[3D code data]
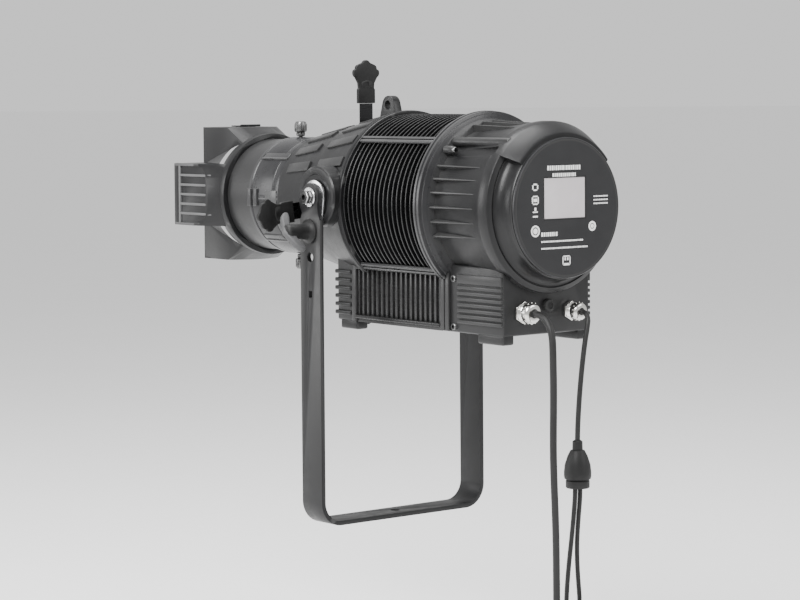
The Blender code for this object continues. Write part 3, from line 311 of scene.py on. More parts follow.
# Modelling steps
def deselect():
    if bpy.context.object and bpy.context.object.mode != "OBJECT":
        bpy.ops.object.mode_set(mode="OBJECT")
    bpy.ops.object.select_all(action="DESELECT")


def take(obj):
    deselect()
    obj.select_set(True)
    bpy.context.view_layer.objects.active = obj


def modify(obj, kind, **settings):
    take(obj)
    step = obj.modifiers.new(kind.lower(), kind)
    for key, value in settings.items():
        setattr(step, key, value)
    bpy.ops.object.modifier_apply(modifier=step.name)


def bake(obj, matrix=None):
    # put the place in the mesh
    if matrix is not None:
        obj.matrix_world = matrix
    take(obj)
    bpy.ops.object.transform_apply(location=True, rotation=True, scale=True)
    return obj


def cleanUp(obj, merge=0.00002):
    take(obj)
    bpy.ops.object.mode_set(mode="EDIT")
    bpy.ops.mesh.select_all(action="SELECT")
    bpy.ops.mesh.remove_doubles(threshold=merge)
    bpy.ops.mesh.normals_make_consistent(inside=False)
    bpy.ops.object.mode_set(mode="OBJECT")


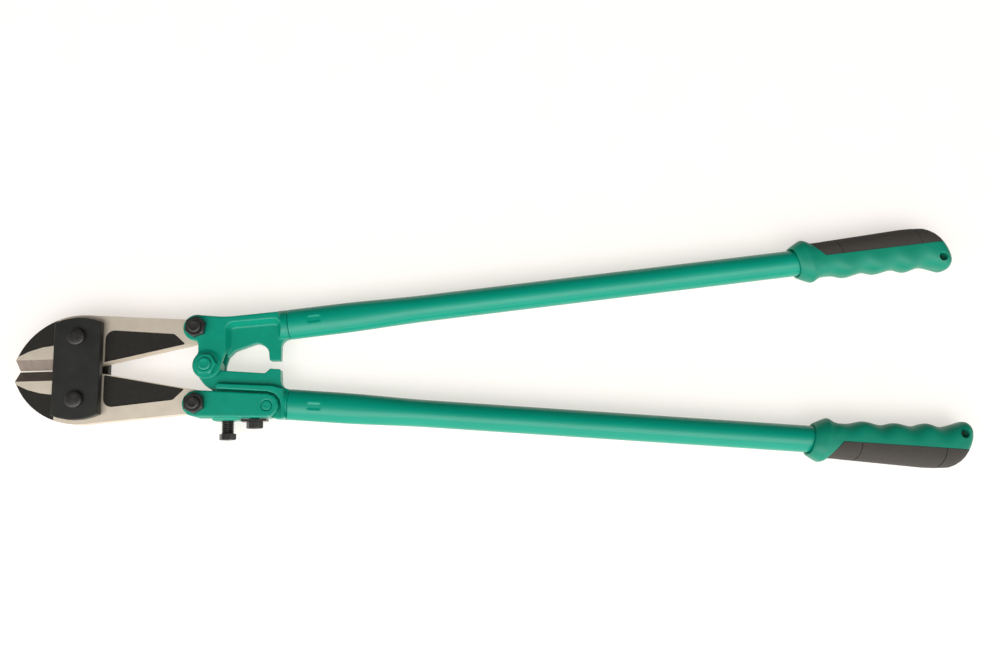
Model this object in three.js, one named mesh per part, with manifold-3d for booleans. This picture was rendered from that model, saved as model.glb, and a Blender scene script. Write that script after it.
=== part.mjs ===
// Long-handled bolt cutter with compound levers, in millimetres.
// It lies flat: +X runs along the tool towards the grips, +Y towards the upper handle, +Z up.
// The tool is drawn about its centre pivot, mid-plane at z = 0, and set down on z = 0 at the end.
import * as THREE from "three";
import { mergeVertices } from "three/addons/utils/BufferGeometryUtils.js";
import Module from "manifold-3d";

const wasm = await Module();
wasm.setup();

// ---- driving dimensions ----
const gap = 0.3; // between pieces that touch
const runningGap = 0.3; // round a pin that turns
const steps = 3; // straight steps in half of a rounded corner
const roundSides = 28; // sides of a round piece

// linkage, in plan
const strapPin = { x: -116.8, y: 28.8 }; // jaw to strap pivots
const jawPin = { x: -9.8, y: 35.2 }; // jaw to handle pivots
const linkPin = { x: 54.8, y: -39 }; // adjusting link to lower casting

// jaws
const jawHalf = 6.5;
const jawArcRadius = 62.7; // outer edge of the jaw's head
const jawArcCentre = { x: -115.7, y: -12 };
const noseX = -174.5;
const bladeGap = 1.1; // between the two cutting edges at rest
const bladeLand = 0.8; // half thickness left at the cutting edge
const bevelWidth = 9.9;
const bevelEndX = -128;
const outerTaper = 4.05 * (Math.PI / 180);
const innerTaper = 11.5 * (Math.PI / 180);
const innerTaperX = -116.5; // where the inner edges start to part
const tailHalf = 8.2; // jaw pivot to the tail's outer edge
const noseRecess = 0.5;
const panelRecess = 1;

// straps
const strapWidth = 42;
const strapHalfLength = 47.1;
const strapCornerY = 42.6;
const strapThickness = 8;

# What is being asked
Output the complete data exactly as written.

# Complete response
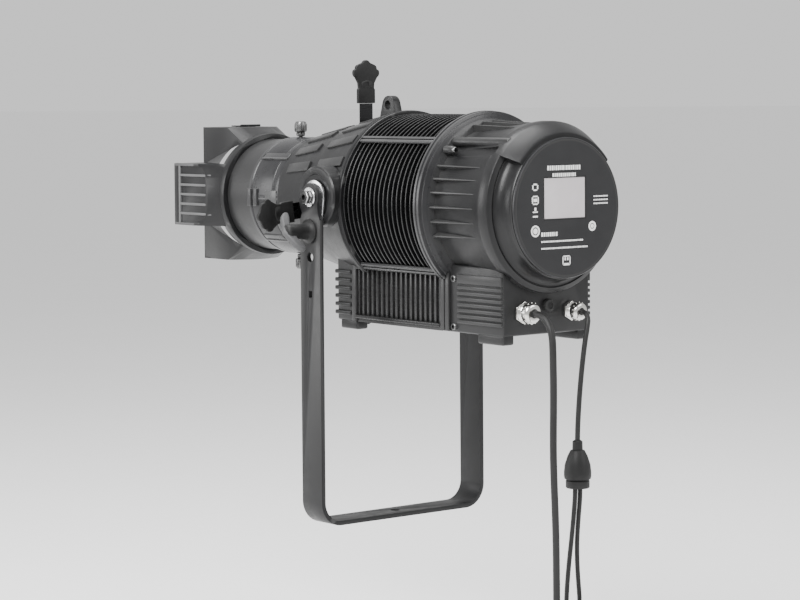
The Blender code for this object continues. Write part 3, from line 311 of scene.py on. More parts follow.
# Modelling steps
def deselect():
    if bpy.context.object and bpy.context.object.mode != "OBJECT":
        bpy.ops.object.mode_set(mode="OBJECT")
    bpy.ops.object.select_all(action="DESELECT")


def take(obj):
    deselect()
    obj.select_set(True)
    bpy.context.view_layer.objects.active = obj


def modify(obj, kind, **settings):
    take(obj)
    step = obj.modifiers.new(kind.lower(), kind)
    for key, value in settings.items():
        setattr(step, key, value)
    bpy.ops.object.modifier_apply(modifier=step.name)


def bake(obj, matrix=None):
    # put the place in the mesh
    if matrix is not None:
        obj.matrix_world = matrix
    take(obj)
    bpy.ops.object.transform_apply(location=True, rotation=True, scale=True)
    return obj


def cleanUp(obj, merge=0.00002):
    take(obj)
    bpy.ops.object.mode_set(mode="EDIT")
    bpy.ops.mesh.select_all(action="SELECT")
    bpy.ops.mesh.remove_doubles(threshold=merge)
    bpy.ops.mesh.normals_make_consistent(inside=False)
    bpy.ops.object.mode_set(mode="OBJECT")


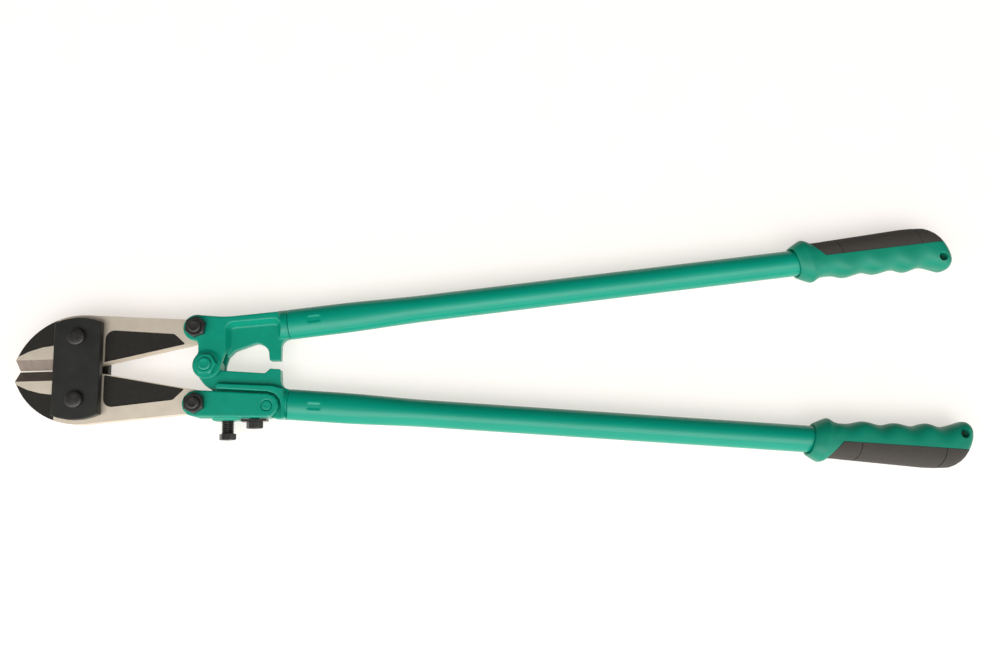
Model this object in three.js, one named mesh per part, with manifold-3d for booleans. This picture was rendered from that model, saved as model.glb, and a Blender scene script. Write that script after it.
=== part.mjs ===
// Long-handled bolt cutter with compound levers, in millimetres.
// It lies flat: +X runs along the tool towards the grips, +Y towards the upper handle, +Z up.
// The tool is drawn about its centre pivot, mid-plane at z = 0, and set down on z = 0 at the end.
import * as THREE from "three";
import { mergeVertices } from "three/addons/utils/BufferGeometryUtils.js";
import Module from "manifold-3d";

const wasm = await Module();
wasm.setup();

// ---- driving dimensions ----
const gap = 0.3; // between pieces that touch
const runningGap = 0.3; // round a pin that turns
const steps = 3; // straight steps in half of a rounded corner
const roundSides = 28; // sides of a round piece

// linkage, in plan
const strapPin = { x: -116.8, y: 28.8 }; // jaw to strap pivots
const jawPin = { x: -9.8, y: 35.2 }; // jaw to handle pivots
const linkPin = { x: 54.8, y: -39 }; // adjusting link to lower casting

// jaws
const jawHalf = 6.5;
const jawArcRadius = 62.7; // outer edge of the jaw's head
const jawArcCentre = { x: -115.7, y: -12 };
const noseX = -174.5;
const bladeGap = 1.1; // between the two cutting edges at rest
const bladeLand = 0.8; // half thickness left at the cutting edge
const bevelWidth = 9.9;
const bevelEndX = -128;
const outerTaper = 4.05 * (Math.PI / 180);
const innerTaper = 11.5 * (Math.PI / 180);
const innerTaperX = -116.5; // where the inner edges start to part
const tailHalf = 8.2; // jaw pivot to the tail's outer edge
const noseRecess = 0.5;
const panelRecess = 1;

// straps
const strapWidth = 42;
const strapHalfLength = 47.1;
const strapCornerY = 42.6;
const strapThickness = 8;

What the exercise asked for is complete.